[Stated goal]:
Find the string "bends" in the data, then copy every line where it is found.

[Task inputs]:
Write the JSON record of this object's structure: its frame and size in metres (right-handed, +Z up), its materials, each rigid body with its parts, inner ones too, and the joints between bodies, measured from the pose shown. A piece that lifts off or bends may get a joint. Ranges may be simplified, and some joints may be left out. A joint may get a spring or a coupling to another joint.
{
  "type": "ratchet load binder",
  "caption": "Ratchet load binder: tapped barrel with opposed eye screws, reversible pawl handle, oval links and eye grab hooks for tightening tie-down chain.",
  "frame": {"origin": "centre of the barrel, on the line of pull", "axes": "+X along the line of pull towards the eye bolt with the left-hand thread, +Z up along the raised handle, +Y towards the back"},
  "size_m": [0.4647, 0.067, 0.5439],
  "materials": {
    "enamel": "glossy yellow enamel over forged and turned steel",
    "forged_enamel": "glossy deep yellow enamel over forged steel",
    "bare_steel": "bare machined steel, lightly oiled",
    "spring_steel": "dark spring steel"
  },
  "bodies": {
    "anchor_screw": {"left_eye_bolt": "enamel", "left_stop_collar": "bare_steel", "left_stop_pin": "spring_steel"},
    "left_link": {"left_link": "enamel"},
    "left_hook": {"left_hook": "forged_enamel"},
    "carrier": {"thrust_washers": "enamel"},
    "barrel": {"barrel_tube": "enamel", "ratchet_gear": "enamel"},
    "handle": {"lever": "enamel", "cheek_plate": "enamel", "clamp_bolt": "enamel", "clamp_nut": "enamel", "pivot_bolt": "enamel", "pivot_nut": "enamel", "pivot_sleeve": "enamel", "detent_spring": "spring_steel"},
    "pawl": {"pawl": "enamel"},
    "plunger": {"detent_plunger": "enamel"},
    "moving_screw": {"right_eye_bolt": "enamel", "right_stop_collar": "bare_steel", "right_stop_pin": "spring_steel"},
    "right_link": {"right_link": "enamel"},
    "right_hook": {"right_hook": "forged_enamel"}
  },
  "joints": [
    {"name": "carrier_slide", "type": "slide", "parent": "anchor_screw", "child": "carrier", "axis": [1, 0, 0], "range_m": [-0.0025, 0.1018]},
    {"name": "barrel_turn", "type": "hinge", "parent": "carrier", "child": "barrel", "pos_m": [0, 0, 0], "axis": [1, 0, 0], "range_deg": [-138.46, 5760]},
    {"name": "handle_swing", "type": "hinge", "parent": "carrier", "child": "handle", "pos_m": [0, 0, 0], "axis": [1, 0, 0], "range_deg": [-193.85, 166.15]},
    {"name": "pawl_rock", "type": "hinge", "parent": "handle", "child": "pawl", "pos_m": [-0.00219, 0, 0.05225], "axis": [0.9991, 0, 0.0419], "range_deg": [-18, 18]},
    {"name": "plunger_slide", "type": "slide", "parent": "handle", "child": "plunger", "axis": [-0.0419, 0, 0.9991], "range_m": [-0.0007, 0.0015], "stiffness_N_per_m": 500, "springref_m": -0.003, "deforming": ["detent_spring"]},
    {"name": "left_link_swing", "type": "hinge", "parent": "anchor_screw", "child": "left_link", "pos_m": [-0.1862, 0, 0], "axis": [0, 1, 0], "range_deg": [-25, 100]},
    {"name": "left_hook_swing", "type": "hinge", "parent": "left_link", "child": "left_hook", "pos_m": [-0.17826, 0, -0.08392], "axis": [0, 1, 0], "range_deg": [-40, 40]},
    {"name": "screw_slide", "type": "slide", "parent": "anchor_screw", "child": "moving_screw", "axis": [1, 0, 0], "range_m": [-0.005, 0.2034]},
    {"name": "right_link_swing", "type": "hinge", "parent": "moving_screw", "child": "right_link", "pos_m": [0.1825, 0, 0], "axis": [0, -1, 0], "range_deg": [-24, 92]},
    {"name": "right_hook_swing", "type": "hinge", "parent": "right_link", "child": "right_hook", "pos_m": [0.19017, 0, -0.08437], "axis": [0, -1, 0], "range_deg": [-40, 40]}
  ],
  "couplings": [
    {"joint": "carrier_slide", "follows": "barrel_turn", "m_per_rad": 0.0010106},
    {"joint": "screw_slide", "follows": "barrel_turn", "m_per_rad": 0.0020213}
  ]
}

---

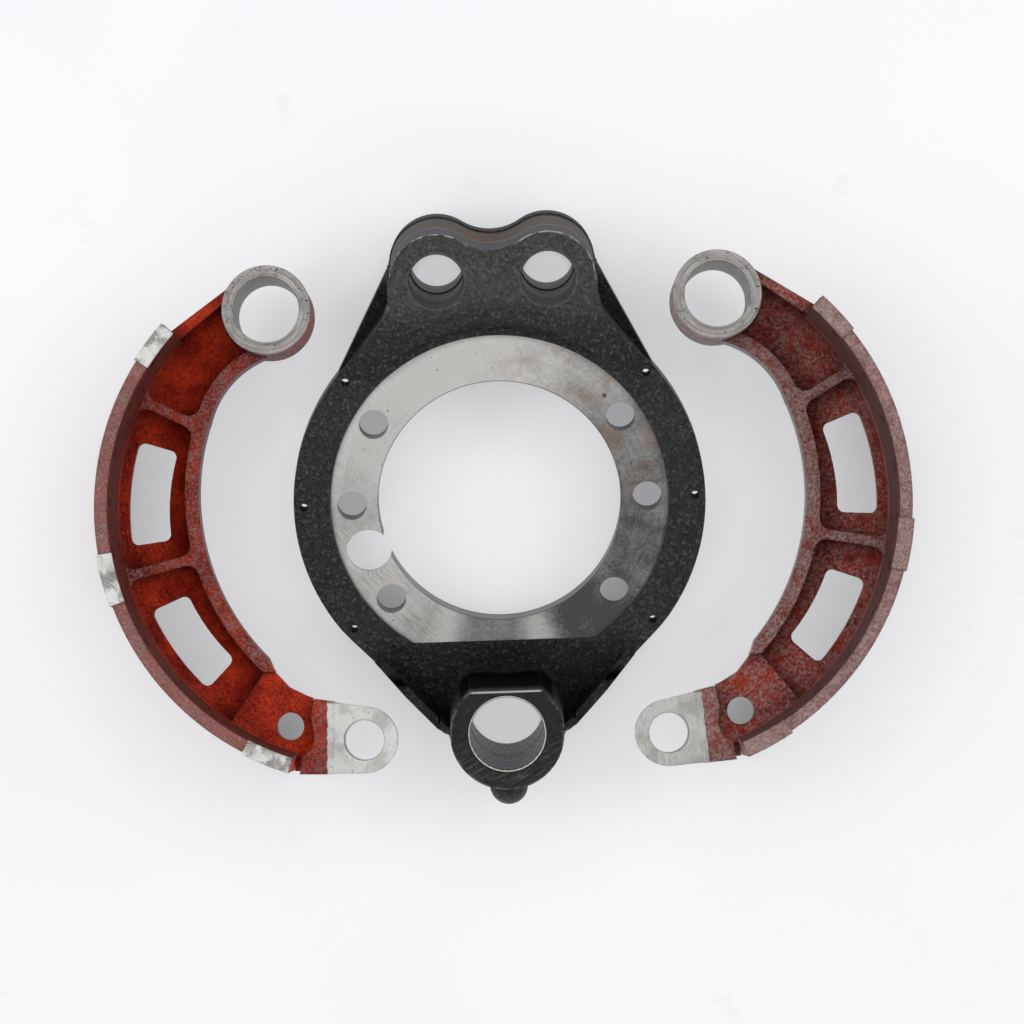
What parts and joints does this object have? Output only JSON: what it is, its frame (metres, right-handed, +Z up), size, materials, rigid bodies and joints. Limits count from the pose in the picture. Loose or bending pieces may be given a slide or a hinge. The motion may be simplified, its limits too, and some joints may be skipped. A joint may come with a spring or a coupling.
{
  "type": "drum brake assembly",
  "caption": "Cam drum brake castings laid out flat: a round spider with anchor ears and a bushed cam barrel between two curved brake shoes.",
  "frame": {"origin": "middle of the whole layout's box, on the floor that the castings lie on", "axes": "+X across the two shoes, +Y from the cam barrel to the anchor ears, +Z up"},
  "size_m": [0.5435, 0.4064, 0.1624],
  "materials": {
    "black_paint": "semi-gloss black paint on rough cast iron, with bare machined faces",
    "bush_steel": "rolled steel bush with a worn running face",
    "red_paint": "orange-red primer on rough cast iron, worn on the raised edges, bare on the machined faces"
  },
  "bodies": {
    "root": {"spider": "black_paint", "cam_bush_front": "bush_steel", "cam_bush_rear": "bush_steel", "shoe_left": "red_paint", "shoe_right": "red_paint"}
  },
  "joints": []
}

* * *

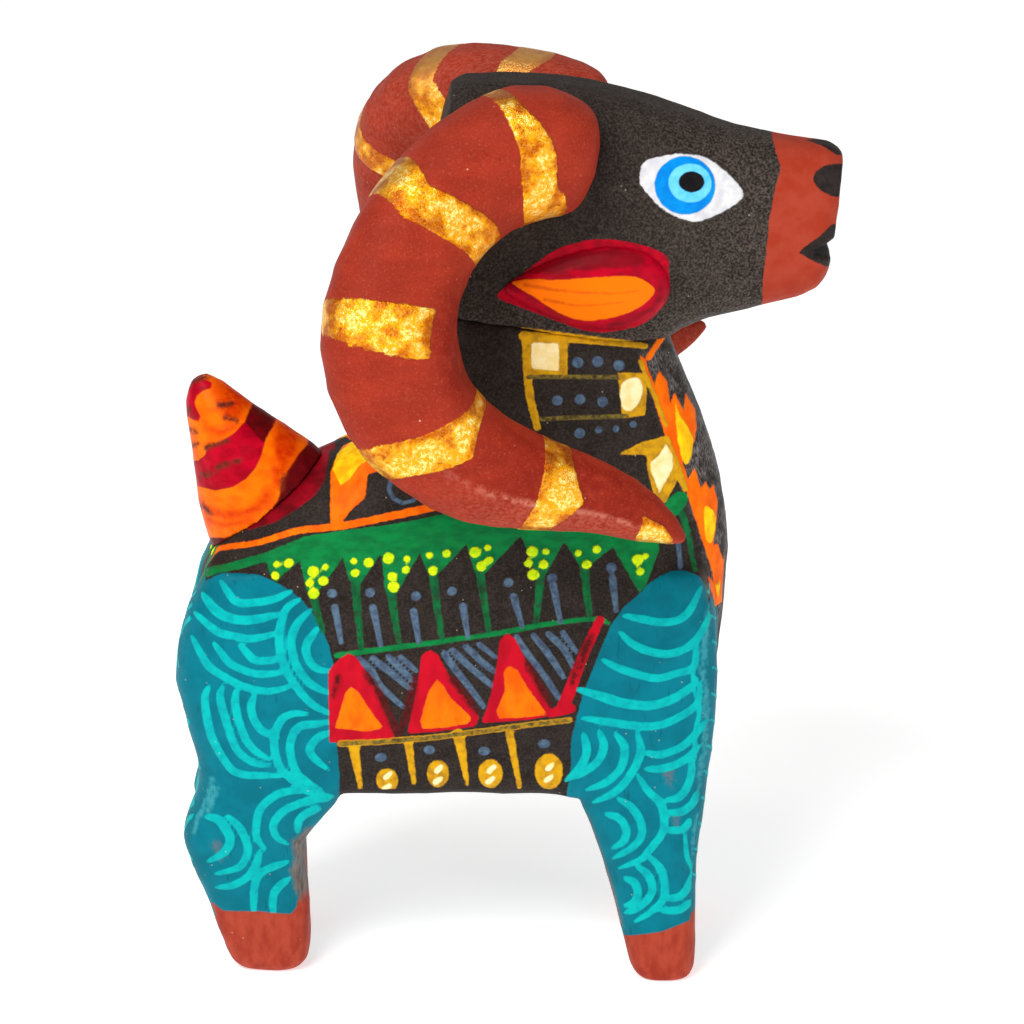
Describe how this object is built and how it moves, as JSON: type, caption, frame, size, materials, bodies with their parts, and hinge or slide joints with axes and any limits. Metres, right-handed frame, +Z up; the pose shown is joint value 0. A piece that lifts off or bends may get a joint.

[Result]:
Write the JSON record of this object's structure: its frame and size in metres (right-handed, +Z up), its materials, each rigid body with its parts, inner ones too, and the joints between bodies, measured from the pose shown. A piece that lifts off or bends may get a joint. Ranges may be simplified, and some joints may be left out. A joint may get a spring or a coupling to another joint.
Describe how this object is built and how it moves, as JSON: type, caption, frame, size, materials, bodies with their parts, and hinge or slide joints with axes and any limits. Metres, right-handed frame, +Z up; the pose shown is joint value 0. A piece that lifts off or bends may get a joint.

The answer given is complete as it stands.